As stated in the last post, Learning from Failures, I decided to adjust my approach to having students analyze and discuss data. We’d put a lot of time into working out many of the kinks, but it was really time to move on to scatterplot representations of data. My students already knew a lot about scatterplots and best-fit lines, so this allowed me to dive right in with some data.

Rather than stating a claim, I started with a statement and four questions:

I have the following measures (in cm) about 54 students: height, arm span, kneeling height, hand span, forearm length, and wrist circumference.

- Which pair(s) of variables do you think might show the strongest correlation? (And what would a strong correlation look like in a scatterplot?)
- Which pair(s) of variables do you think might show the weakest correlation? (And what would a weak correlation look like in a scatterplot?)
- Which variable (from the list above) do you think would be the best predictor of a person’s height (in cm)?
- Write one claim statement about the class data variables.

These questions forced them to think about the data and make some predictions about what they might see once they were able to access it. We hadn’t really talked much about correlation, so I was really interested in their responses to what strong and weak correlations look like on a scatterplot.

Generally speaking, they said that strong correlations

- look like a line
- can almost see a line
- looks like a more defined line
- looks pretty linear

and weak correlations

- look like randomly placed dots
- have points that are far from the line
- looks more spread out and scattered
- has dots all over the place

As for question 3, there was quite a debate between whether arm span or kneeling height would be the best predictor of a student’s height. One side (6 students) argued that arm span would be the best predictor because “everyone knows that your arm span is about the same as your height.” The other two students claimed that kneeling height would be a better predictor because “it’s part of your height.” Both sides stuck to their convictions – neither could be swayed, not even by what I thought was the astute observation that kneeling height is probably about 3/4 of height. This prediction was made by a student in the arm span camp!

Students each received their own copy of the data and investigated their claims. During the next class, we took a look at a couple of those claims, together.

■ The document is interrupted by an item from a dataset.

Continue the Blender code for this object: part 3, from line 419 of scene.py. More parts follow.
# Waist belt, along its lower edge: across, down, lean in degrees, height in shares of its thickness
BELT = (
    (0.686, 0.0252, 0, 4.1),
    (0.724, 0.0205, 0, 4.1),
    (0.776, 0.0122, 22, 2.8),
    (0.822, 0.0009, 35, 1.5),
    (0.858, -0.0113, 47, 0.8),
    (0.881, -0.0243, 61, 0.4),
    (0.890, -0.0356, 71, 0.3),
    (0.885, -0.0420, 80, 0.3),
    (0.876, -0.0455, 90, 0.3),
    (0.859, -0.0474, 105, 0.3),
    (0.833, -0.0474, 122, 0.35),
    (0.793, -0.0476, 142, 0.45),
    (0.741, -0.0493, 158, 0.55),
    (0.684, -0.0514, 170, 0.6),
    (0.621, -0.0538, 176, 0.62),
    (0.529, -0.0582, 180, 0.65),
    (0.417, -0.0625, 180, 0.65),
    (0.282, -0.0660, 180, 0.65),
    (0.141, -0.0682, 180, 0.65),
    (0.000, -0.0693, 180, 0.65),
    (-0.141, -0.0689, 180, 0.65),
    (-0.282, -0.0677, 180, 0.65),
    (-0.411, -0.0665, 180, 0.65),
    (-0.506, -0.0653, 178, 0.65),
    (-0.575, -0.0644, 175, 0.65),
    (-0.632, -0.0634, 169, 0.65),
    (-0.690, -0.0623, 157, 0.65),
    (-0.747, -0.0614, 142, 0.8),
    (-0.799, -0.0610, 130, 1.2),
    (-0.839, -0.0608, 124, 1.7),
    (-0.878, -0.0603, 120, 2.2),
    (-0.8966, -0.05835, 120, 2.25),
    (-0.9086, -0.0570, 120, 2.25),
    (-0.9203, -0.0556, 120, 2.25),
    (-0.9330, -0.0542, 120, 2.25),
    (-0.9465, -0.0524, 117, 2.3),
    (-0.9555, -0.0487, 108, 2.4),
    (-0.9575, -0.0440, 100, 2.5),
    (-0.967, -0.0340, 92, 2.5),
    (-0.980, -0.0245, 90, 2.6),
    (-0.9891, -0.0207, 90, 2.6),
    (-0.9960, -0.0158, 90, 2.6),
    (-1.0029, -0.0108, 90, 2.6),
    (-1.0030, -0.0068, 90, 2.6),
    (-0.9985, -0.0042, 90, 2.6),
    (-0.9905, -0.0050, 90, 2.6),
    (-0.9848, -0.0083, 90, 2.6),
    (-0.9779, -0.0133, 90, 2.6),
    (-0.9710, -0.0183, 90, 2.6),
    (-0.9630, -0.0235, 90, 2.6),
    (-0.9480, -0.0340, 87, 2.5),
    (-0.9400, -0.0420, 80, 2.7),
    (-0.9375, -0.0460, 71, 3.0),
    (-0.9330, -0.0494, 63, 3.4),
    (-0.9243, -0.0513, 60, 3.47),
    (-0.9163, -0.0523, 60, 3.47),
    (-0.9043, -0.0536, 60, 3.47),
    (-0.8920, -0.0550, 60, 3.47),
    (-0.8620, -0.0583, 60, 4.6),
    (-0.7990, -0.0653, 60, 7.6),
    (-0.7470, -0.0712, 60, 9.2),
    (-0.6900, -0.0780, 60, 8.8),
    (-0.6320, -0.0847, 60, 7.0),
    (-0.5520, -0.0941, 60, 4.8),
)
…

The plot on the left is height vs arm span, with the line *y = x* (height = arm span). The plot on the right is height vs kneeling height, with the line *y* = (4/3)*x* (kneeling height = 3/4 height).

height vs arm span

height vs kneeling height

More debate ensued, though most admitted that kneeling height had a stronger correlation to height than arm span did (for this data, at least). And maybe the 3/4 wasn’t the best estimate, but it was pretty close. They also talked about those outliers, which led to a conversation about outliers and influential points.

### Moving from Class Data to Cars

I took a similar approach with the next data set.

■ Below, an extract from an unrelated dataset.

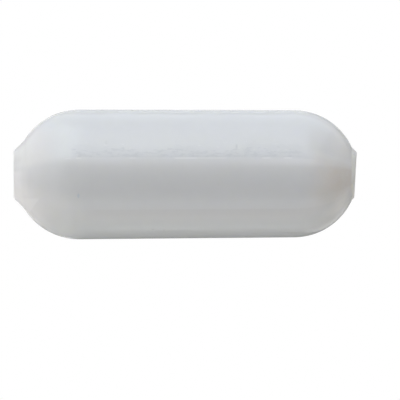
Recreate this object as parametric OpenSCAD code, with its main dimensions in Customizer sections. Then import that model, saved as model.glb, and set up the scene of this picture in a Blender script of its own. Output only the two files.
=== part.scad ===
// Magnetic stir bar: a cylindrical bar magnet sealed inside a one-piece PTFE jacket.
// The jacket is a slightly tapered cylinder that runs tangentially into a dome at each end.
// Each dome carries a small boss where the jacket was parted off: a flat with a conical flank.
// Millimetres. The bar stands on the square-cut foot boss and its axis is +Z.

/* [Jacket] */
// Outside diameter halfway along the bar
bar_d = 9.525; // [7.9:0.025:12.7]
// Overall length, from the foot flat to the highest point of the crown
bar_l = 25.4; // [20:0.1:40]
// How much narrower the jacket is at its crown end than at its foot end
bar_taper = 0.19; // [0:0.01:0.4]
// Jacket thickness round the side of the magnet
side_wall = 1.5875; // [1:0.0125:2]
// Jacket thickness beyond each end of the magnet
end_wall = 3.175; // [2.6:0.025:4]

/* [Foot boss] */
// Diameter of the flat that the bar stands on, up to its sharp corner
foot_d = 3.5; // [2.5:0.05:4.3]
// How far the flat stands proud of the dome
foot_rise = 0.045; // [0:0.005:0.15]
// Slope of the flank, in degrees above the flat
foot_flank = 45; // [40:1:60]
// Radius that softens the corner between flat and flank
foot_edge_r = 0.2; // [0.05:0.05:0.3]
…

I have some data about cars, including highway mpg (quantitative), curb weight (quantitative), and fuel type (categorical: gas, hybrid, electric). Think about how these variables might be related and make some predictions.

- How might the highway mpg and curb weight be related?
- how might the curb weight and fuel type be related?
- how might highway mpg and fuel type be related?
- Do you think there might be any outliers or influential points? If so, what might they be?

Through some class discussion, we came up with the following claims and predictions.

Students still had not seen the data and one of them said, “I really can’t wait to see what this looks like!” Another said, “Yeah, I’m not usually all that interested in cars, but I really want to know.”